Scottish athletics owed John a lot.   Not just for his personal activities with athletes, coaches and clubs but also for some of the structures he put in place and also for the Scottish International Coaching Convention which was held annually in Edinburgh, an initiative kept going by a succession of coaches starting with Frank Dick, then carried on by Allan Jones and David Lease.   Some of the best coaches and specialists in the world came to Scotland and talked to the coaches.   We have several of them commenting on their thoughts and interactions with John since they heard the news on Sunday.   There were many who would say with Hugh Barrow, former Scottish and British international athlete, when he said he vividly remembered “Mini bus trips to Cosford John at the wheel with Doug Edmunds at the front as ballast  and Moira Kerr at the back on guitar singing the Wild Side of Life hammering over Shap”.   We start with Frank Dick who succeeded John as Scottish National Coach and is a very highly qualified coach in his own right, having worked with sportsmen across many disciplines.

I really got to know John after he invited me to coach at Scottish Schools Easter courses. I was still at Loughborough and hungry to learn from him. So when He asked me to join his staff it was a no brainer.   While it was great to work with Scotland’s next generation of National Athletes and learn through that experience the greatest learning was in the evenings. Debate and discussion went into the early hours every night. Alex Naylor, Eddie Taylor, Davie Morrison all got involved but John was at the centre, steering thinking in one direction or another. On several occasions you would be arguing A and John B. Two hours later it was the other way round.

So first picture of him was someone who would challenge you to think differently. Next picture was of someone who truly understood pedagogics and principles of training that were at core of Jordanhill’s Physical Education course. He was relentless in his focus on basics. It was no accident that Jordanhill produced two outstanding National Athletics coaches in UK, in John and Tom McNab. They founded their coaching on brilliant teaching – a Jordanhill trademark.

Next picture is really a blending of the first two. He made time to share his experience and expertise. So he was as much a coach of coaches as of athletes.
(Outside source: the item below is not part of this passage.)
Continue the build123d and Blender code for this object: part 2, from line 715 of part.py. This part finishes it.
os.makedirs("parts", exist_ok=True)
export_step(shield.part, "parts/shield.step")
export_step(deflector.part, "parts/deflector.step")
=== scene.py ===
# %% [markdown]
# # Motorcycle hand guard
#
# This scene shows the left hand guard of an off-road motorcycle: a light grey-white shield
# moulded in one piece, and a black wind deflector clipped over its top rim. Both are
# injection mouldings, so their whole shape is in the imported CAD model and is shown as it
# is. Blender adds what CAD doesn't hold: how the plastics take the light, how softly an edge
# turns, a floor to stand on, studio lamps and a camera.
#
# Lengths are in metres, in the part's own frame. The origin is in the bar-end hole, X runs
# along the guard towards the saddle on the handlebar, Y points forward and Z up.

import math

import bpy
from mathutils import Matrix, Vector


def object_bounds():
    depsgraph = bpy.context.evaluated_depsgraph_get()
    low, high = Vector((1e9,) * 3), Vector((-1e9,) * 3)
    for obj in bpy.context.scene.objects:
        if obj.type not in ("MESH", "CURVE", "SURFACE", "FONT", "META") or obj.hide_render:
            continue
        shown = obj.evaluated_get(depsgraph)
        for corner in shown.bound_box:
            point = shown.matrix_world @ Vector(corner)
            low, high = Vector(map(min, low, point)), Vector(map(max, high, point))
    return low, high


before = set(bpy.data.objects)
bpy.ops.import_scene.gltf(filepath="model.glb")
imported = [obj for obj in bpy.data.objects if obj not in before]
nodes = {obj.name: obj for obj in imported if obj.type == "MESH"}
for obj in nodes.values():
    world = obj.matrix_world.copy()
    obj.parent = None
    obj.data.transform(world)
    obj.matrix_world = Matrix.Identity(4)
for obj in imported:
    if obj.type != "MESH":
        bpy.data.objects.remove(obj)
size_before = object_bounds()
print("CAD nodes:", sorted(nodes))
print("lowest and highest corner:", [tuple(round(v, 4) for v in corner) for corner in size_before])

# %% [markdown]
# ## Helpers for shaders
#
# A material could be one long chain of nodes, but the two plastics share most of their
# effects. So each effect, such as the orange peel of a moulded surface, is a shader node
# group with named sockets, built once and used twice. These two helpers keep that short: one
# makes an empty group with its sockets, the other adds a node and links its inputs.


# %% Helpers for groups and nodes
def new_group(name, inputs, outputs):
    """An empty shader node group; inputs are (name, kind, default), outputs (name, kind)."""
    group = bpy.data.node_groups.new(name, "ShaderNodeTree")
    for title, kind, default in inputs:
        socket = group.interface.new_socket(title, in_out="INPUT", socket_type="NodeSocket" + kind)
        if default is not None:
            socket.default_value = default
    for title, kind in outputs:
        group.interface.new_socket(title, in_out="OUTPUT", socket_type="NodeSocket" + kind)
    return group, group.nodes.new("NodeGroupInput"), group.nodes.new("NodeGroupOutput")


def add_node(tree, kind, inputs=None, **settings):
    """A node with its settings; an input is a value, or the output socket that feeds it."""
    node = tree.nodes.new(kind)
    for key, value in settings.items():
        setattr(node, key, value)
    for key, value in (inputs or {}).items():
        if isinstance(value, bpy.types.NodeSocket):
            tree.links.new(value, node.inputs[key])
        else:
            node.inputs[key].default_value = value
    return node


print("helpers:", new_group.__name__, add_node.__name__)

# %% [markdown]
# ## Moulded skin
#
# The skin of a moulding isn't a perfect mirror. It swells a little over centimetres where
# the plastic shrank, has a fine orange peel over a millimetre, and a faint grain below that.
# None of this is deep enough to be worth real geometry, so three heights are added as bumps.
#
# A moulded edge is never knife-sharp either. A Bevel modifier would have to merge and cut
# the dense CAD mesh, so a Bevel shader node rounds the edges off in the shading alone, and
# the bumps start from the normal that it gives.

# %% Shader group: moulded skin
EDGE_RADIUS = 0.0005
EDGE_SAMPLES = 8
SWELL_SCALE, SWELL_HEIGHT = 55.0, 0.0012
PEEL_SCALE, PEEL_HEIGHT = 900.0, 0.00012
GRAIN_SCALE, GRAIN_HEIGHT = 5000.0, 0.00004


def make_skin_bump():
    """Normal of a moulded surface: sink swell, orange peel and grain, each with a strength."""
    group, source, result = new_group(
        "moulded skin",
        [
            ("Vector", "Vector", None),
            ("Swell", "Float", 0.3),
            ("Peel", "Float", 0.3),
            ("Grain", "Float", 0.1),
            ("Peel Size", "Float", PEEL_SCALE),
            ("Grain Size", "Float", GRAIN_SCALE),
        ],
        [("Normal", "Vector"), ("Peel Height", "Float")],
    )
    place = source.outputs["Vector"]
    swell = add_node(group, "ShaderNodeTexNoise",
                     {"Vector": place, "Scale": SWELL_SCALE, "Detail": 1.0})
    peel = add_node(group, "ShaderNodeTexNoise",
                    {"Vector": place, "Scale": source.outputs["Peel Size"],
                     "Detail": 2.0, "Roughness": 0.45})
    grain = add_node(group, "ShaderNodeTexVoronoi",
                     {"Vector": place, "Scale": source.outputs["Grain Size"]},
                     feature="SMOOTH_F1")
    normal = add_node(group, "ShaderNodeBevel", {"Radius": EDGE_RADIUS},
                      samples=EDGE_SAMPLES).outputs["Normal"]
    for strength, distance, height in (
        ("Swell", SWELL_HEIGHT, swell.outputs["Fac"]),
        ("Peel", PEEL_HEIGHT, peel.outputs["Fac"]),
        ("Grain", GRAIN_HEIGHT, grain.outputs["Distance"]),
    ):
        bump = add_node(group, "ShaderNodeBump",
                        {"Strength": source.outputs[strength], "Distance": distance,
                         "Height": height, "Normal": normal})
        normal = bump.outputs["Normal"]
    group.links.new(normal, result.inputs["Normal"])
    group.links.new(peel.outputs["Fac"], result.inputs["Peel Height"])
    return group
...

Finally, there is a picture of a coach with extraordinary adaptability to coach across the full range of athletics events. Very few coaches can do this. It is quite a sophisticated competence to balance what is generic and what is specific when applying your coaching skills. It’s this picture that defines just how world class he was.   Of course none of us is perfect and John’s intensity and passion whilst fuelling the energy that produced his incredible list of achievements, it could very occasionally create more heat than light. This however, served well to enrich my picture not only of the character he was but the immense depth of character he had.”
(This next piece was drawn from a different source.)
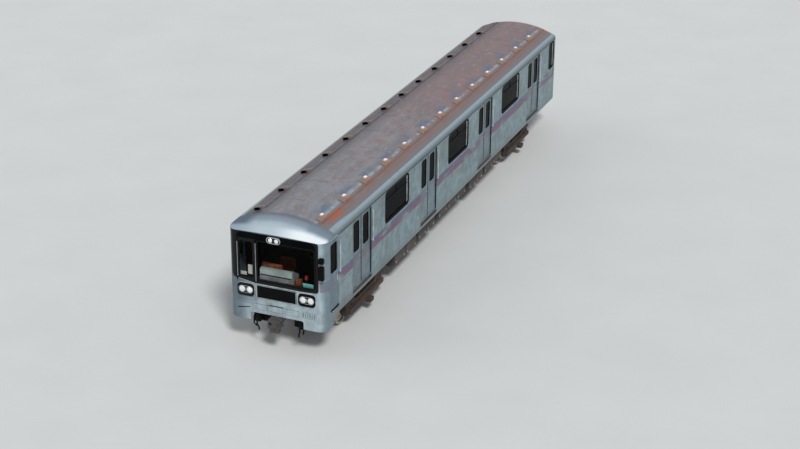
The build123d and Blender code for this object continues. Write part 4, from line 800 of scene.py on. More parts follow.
# Geometry nodes
class Recipe:
    """A Geometry Nodes tree with named inputs that ends in Realize Instances and Set Material."""

    def __init__(self, name: str, inputs: dict[str, tuple[str, object]],
                 build: Callable[[Graph, Wire], Wire]) -> None:
        """Build the tree.

        Args:
            name: the tree's name.
            inputs: input name to socket type and default value.
            build: takes the graph and the group's input, and returns the geometry.
        """
        self.tree = bpy.data.node_groups.new(name, "GeometryNodeTree")
        face = self.tree.interface
        face.new_socket(name="Geometry", in_out="INPUT", socket_type="NodeSocketGeometry")
        for label, (kind, value) in inputs.items():
            socket = face.new_socket(name=label, in_out="INPUT", socket_type=kind)
            if value is not None:
                socket.default_value = value
        face.new_socket(name="Material", in_out="INPUT", socket_type="NodeSocketMaterial")
        face.new_socket(name="Geometry", in_out="OUTPUT", socket_type="NodeSocketGeometry")
        g = Graph(self.tree)
        source = g.add("NodeGroupInput", out="Geometry")
        shape = g.add("GeometryNodeRealizeInstances", None, {0: build(g, source)})
        dressed = g.add("GeometryNodeSetMaterial", None, {"Geometry": shape,
                                                          "Material": source.other("Material")})
        g.add("NodeGroupOutput", None, {0: dressed})

    def make(self, name: str, points: Sequence[Point], coat: Coats, body: str, slot: str,
             edges: Sequence[tuple[int, int]] = (), replaces: Sequence[str] = (),
             **values: object) -> bpy.types.Object:
        """Run the tree on a set of points and keep the result as a plain mesh.

        Args:
            name: the new piece's name.
            points: vertices of the carrier mesh.
            coat: finish of the result.
            body: CAD body it rides on.
            slot: not used.
            edges: edges of the carrier mesh.
            replaces: CAD nodes it stands for.
            values: inputs by name, with _ for a space.

        Returns:
            The new object.
        """
        carrier_mesh = bpy.data.meshes.new(name + "_carrier")
        carrier_mesh.from_pydata([tuple(p) for p in points], list(edges), [])
        carrier = bpy.data.objects.new(name + "_carrier", carrier_mesh)
        bpy.context.scene.collection.objects.link(carrier)
        modifier = carrier.modifiers.new("recipe", "NODES")
        modifier.node_group = self.tree
        given = {key.replace("_", " "): value for key, value in values.items()}
        given["Material"] = coat.material()
        for item in self.tree.interface.items_tree:
            if item.in_out == "INPUT" and item.name in given:
                modifier[item.identifier] = given[item.name]
        seen = bpy.context.evaluated_depsgraph_get()
        data = bpy.data.meshes.new_from_object(carrier.evaluated_get(seen), depsgraph=seen)
        data.name = name
        carrier.modifiers.remove(modifier)
        bpy.data.objects.remove(carrier)
        return settle(name, data, body, replaces)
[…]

Hamish Telfer, and his friend Cameron McNeish, was coached as a young athlete by John and went on to become a GB coach himself and to be a sports historian, specialising in athletics history.   He has this to say of the man.
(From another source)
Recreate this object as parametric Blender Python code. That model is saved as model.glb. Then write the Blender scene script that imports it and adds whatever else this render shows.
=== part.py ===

“John Anderson is of course remembered for his outstanding coaching of those who he took to elite level but John also coached those whose abilities were more modest of which I was one. He demanded only one thing; hard work. There were many like me and this hopefully represents their views as well as my own. He had a profound influence on not only my life but others who had aspirations, and he changed my life to give it structure and meaning. I was lucky as I got to tell John that a few years back and was able to thank him. Uncompromising (often), argumentative (usually) but he responded to the loyalty shown to him with a loyalty to his athletes and he should also be remembered for a strong guiding influence on those he coached.
 
Memories have flooded in of the times in the 1960s. 20 second runs in snow storms at Grangemouth on Christmas eve; conditioning sessions at Springburn (where he once went off to answer a call and we simply kept going without a break until he came back 30minutes later); helping him splice his loop films at his house; helping him as an athlete ‘demonstrator’ on coaching courses and of course arriving at his house on my small ‘motorbike’ with hypothermia, conking out and waking up in front of his fire and then being told to get into the car as we had a training session to do. There was also the trip to RAF Cosford (as it was back then) for an indoor meeting when in thick fog he told me to open the back door, lean out and tell him where the white line in the road was (we were driving overnight and it was pre motorway days). Finally there are the ‘sayings’ … ‘I don’t feel any pain!’; ‘I’ll tell you when it hurts’, ‘Even when I’m wrong I’m still right’ and of course the easy smile and the quiet ‘well done’. I’m glad I got to tell him what he did for me and of course for all the others like me.”